Data section =>
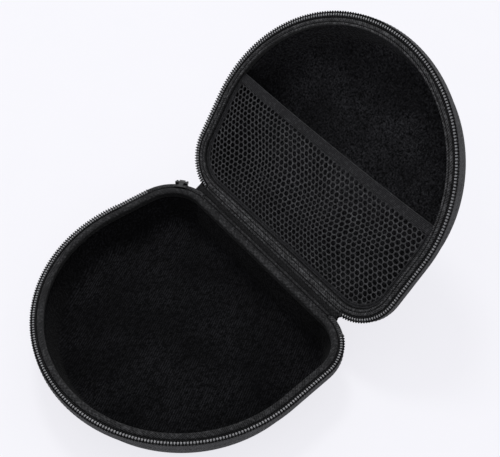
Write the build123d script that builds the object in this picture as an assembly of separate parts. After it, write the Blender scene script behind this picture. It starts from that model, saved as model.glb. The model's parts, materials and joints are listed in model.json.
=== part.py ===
from build123d import *

import math
import os

# Hard headphone carrying case: two domed halves joined by a fabric hinge and closed by a zip.
# Frame: origin at the centre of the base's flat underside, +Z up, the hinge axis along X at the
# back (+Y). The lid stands open, as it rests. Each half is drawn in its own frame first, with the
# hinge axis on X through the origin, the half reaching towards -Y, and its depth counted away from
# the plane where the two halves meet. All sizes are in millimetres.

# ---- The outline of the rims, seen from above ----
WIDTH = 200.0  # across the widest place
FAR_CENTRE = 68.1  # hinge side to the centre of the big front arc
CORNER_RADIUS = 32.5  # the two corners at the hinge
SHOULDER = 2.1  # how far inside the widest place the hinge corners stay, on each side
HINGE_GAP = 0.7  # hinge side of the outline to the hinge axis

# ---- One half in section ----
HALF_HEIGHT = 36.0  # meeting plane to the flat outside
BAND_DEPTH = 8.0  # depth of the upright band under the rim
SIDE_SLOPE = 21.0  # degrees, how far the front and sides lean in
SPINE_SLOPE = 8.0  # degrees, the hinge side
EDGE_RADIUS = 14.0  # outside edge round the flat
RIM_DEPTH = 1.8  # meeting plane to the top of the binding
COVER = 0.9  # woven outer cover
CORE = 4.6  # moulded foam shell
LINING = 0.9
GLUE_GAP = 0.1  # between layers that are stuck together

# ---- Rim binding, zip tape and zip teeth ----
BINDING = 0.8  # thickness of the binding
BINDING_LEG = 4.4  # top of the binding to the foot of its inner leg
TAPE = 0.5  # zip tape thickness
TAPE_DEPTH = 7.5  # meeting plane to the tape's lower edge
TEETH_WIDTH = 2.8  # across the row of teeth
TEETH_TOP = 0.55  # meeting plane to the tips
TEETH_FOOT = 1.7  # meeting plane to the row's foot
LEFT_CAP_END = 88.0  # degrees round the left corner where the teeth start
RIGHT_CAP_END = 31.0  # the same at the right corner
LID_TEETH_START = 12.0  # the same at both corners of the lid
CAP_START = 6.0  # degrees round a corner where a zip end cap starts
STOP_ANGLE = 2.5  # degrees taken by a zip stop
ZIP_END_GAP = 0.3  # degrees between the pieces that follow each other along a zip

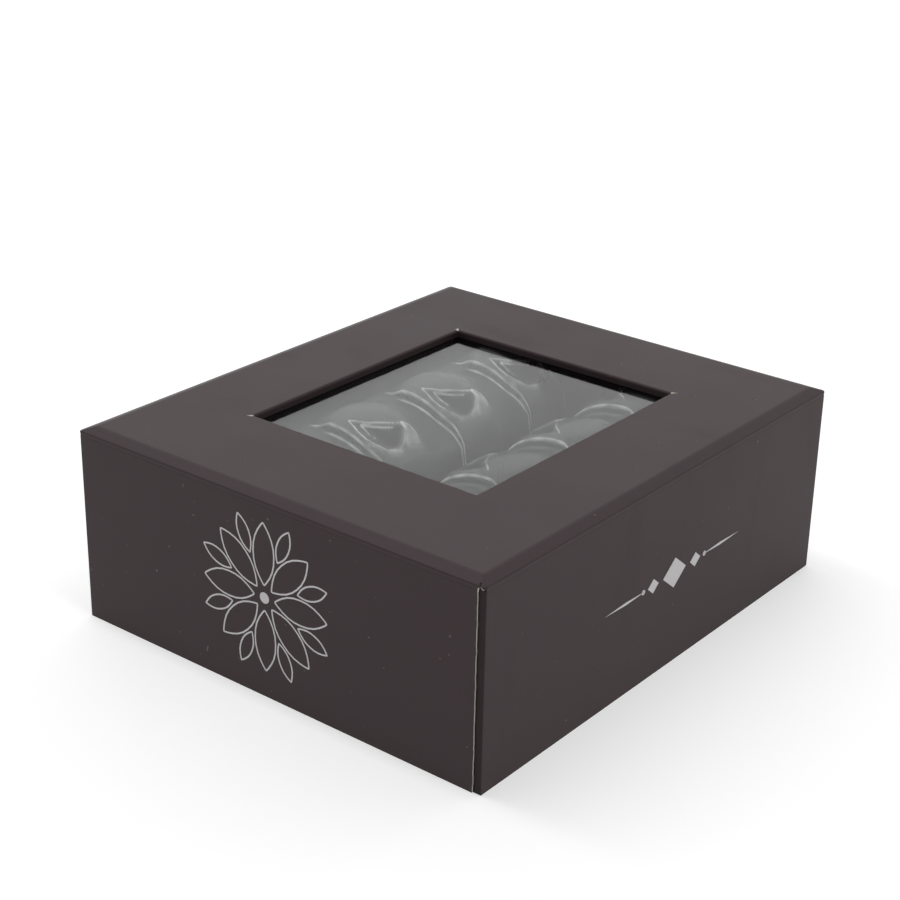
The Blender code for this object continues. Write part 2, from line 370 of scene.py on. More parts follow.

Short problem => Return only the lines from the beginning of the material up to and including the line with "GLUE_GAP = 0.1", exactly as written.

Answer to this exercise =>
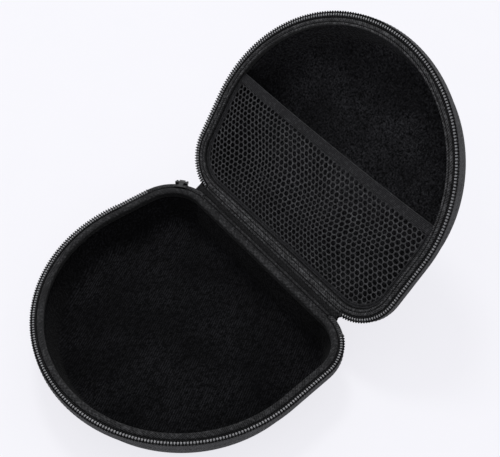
Write the build123d script that builds the object in this picture as an assembly of separate parts. After it, write the Blender scene script behind this picture. It starts from that model, saved as model.glb. The model's parts, materials and joints are listed in model.json.
=== part.py ===
from build123d import *

import math
import os

# Hard headphone carrying case: two domed halves joined by a fabric hinge and closed by a zip.
# Frame: origin at the centre of the base's flat underside, +Z up, the hinge axis along X at the
# back (+Y). The lid stands open, as it rests. Each half is drawn in its own frame first, with the
# hinge axis on X through the origin, the half reaching towards -Y, and its depth counted away from
# the plane where the two halves meet. All sizes are in millimetres.

# ---- The outline of the rims, seen from above ----
WIDTH = 200.0  # across the widest place
FAR_CENTRE = 68.1  # hinge side to the centre of the big front arc
CORNER_RADIUS = 32.5  # the two corners at the hinge
SHOULDER = 2.1  # how far inside the widest place the hinge corners stay, on each side
HINGE_GAP = 0.7  # hinge side of the outline to the hinge axis

# ---- One half in section ----
HALF_HEIGHT = 36.0  # meeting plane to the flat outside
BAND_DEPTH = 8.0  # depth of the upright band under the rim
SIDE_SLOPE = 21.0  # degrees, how far the front and sides lean in
SPINE_SLOPE = 8.0  # degrees, the hinge side
EDGE_RADIUS = 14.0  # outside edge round the flat
RIM_DEPTH = 1.8  # meeting plane to the top of the binding
COVER = 0.9  # woven outer cover
CORE = 4.6  # moulded foam shell
LINING = 0.9
GLUE_GAP = 0.1  # between layers that are stuck together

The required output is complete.